映画『龍三と七人の子分たち』の感想・評価・レビュー
基本的にコント。『3-4×10月』みたいな北野作品ではわりと特殊な部門の子孫と言える。映画の出来は最近のフィルムノワール郡と比べると大きく落ちるのも確かではあるし、コメディとしてもあまり笑えないところも多いのが正直なところだが、それでも大枠は面白いし優しさが妙に溢れている。こういった人間的な自由さが北野武を大物にのし上げたんだろうなという感想を抱く。にしても出演者がどんどん亡くなっている。人生の終盤にこうした作品に参加できたのならそれはそれで幸いだろう。(男性 30代)
みんなの感想・レビュー
今作は、北野作品には珍しく、徹頭徹尾コメディタッチです。
本職は芸人の北野監督ですから、本来コメディこそのはずですが、彼の作品で印象深いものと言えば、現代の任侠映画ともいうべき、フィルム・ノワール。「キタノブルー」と評される、青のフィルターや冷たい印象の画面構成が多く、説明的な台詞が少なく、暴力描写に容赦がないという特徴があり、まるでヨーロッパの映画のような洗練された、ある意味ではとっつきにくい作風が特徴です。

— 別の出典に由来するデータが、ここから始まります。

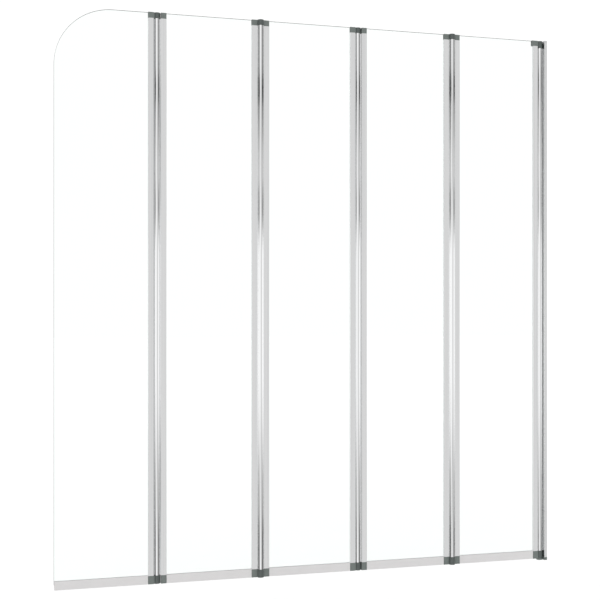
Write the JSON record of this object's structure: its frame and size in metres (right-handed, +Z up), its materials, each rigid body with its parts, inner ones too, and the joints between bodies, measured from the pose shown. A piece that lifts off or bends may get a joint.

そんな中、今作は、派手なBGMに往年の人気俳優を集め、随所に笑いをちりばめた、明るい色調の映画。暴力表現でさえ、かなり控えめです。
劇場も笑いに包まれ、年齢層も広く、興行収入も奮いました。
わたしには、悲劇でした。
彼の、これまでの映画を愛してきた映画ファンは裏切られる形になりました。
理由は、その笑いの、あまりの親切さ。
例えばバナナで足を滑らせるような、そんなベタで優しい笑いに満ちている今作。とても、残念です。
彼のこれまでの映画だって、ユーモアはあったのです。たとえば「菊次郎の夏」で、タイヤをパンクさせタクシーを転ばせるシーンや、「ソナチネ」で、アロハシャツでくつろぎながら拳銃を磨くシーン。「これ、笑っていいの?」と観客が不安になるブラック・コメディこそ、彼の映画の「笑い」だったはずです。
今作は警察をはじめとする「オレオレ詐欺撲滅キャンペーン」の一環でもあるそうです。だからこそ、こんなにも世直し風なのかもしれませんが、そのようなスポンサー事情が透けて見えてしまうことで、テレビ映画のような風情になってしまうことが否めません。
これまでの北野映画ファンが求めるレベルは、残念ながら突破できていなかったように思えて仕方ありません。
今作がもし、まったく別の監督の作品であったとしたら、わたしはきっともう少し高い点数をつけ、皆さんにもお勧めしていたと思います。
しかし前提として、わたしは北野映画ファンなのです。だからこそ、どうしても、今作への期待も高まってしまいました。
今作には、往年の一流の演技派俳優が数多く出演します。内容も分かりやすく、とても易しい作品でした。今作をお勧めするとしたら、間違いなく年配の方に向けてです。心の若い映画好きのあなたはぜひ、北野作品の初期を鑑賞してみてくださいね。